Indonesia's services sector is relatively small at 42 per cent of Gross Domestic Product (GDP), compared to an ASEAN average of 47.3 per cent and a world average of 68.3 per cent in 2014. The share of services to GDP increased marginally from 40.6 per cent in 2011 to 42 per cent in 2014. Services trade as a share of total trade is also relatively low at about 6.4 per cent in 2014 compared to the world average of 13 per cent. Furthermore, compared to the manufacturing sector, policies governing the services sector are relatively more restrictive, as for example in the case of Indonesia's foreign direct investment (FDI) policy.

The logistics sector is no exception to the above pattern in Indonesia's services performance.
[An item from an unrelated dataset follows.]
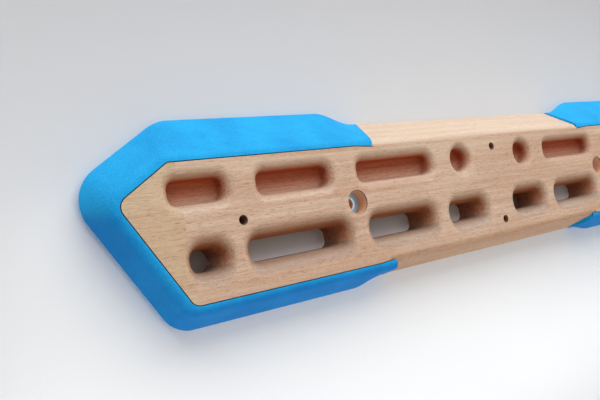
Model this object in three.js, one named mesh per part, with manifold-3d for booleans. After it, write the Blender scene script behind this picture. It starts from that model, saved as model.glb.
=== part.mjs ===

The contribution and performance of this sector is below that of Singapore, Malaysia and Thailand. The World Bank's Logistics Performance Index (LPI) indicated that Indonesia's logistics performance ranked the 63rd out of 160 countries, while Singapore ranked the 5th, Malaysia the 32nd and Thailand the 45th (World Bank 2016).

Given its current performance, improving the logistics sector's efficiency is among the main priorities of the current government. The immediate challenge for Indonesia is to make the sector more efficient so that logistics cost can be reduced, remove barriers to entry as well as to improve the quality of logistics infrastructure. The logistics cost for international and domestic freight in Indonesia in relatively high compared to its peers in the region. World Bank (2012) reported the typical charge for a forty-foot dry container or a semi-trailer (total freight including agent fees and other charges) in 2012 was only US$178 in Singapore while it costs around US$415 in Indonesia. Therefore, the logistics costs for exporting and importing in Indonesia are more expensive than a neighbouring high labour cost country like Singapore.

Domestic logistics cost in Indonesia, especially inter-island, is also higher than international export–import costs. The cost of sending a 100-kilogram package from Jakarta to Tanjung Pinang, in Kepulauan Riau Province of Indonesia, using Jalur Nugraha Ekakurir's (JNE) cheapest service is IDR2.5 million (about US$260).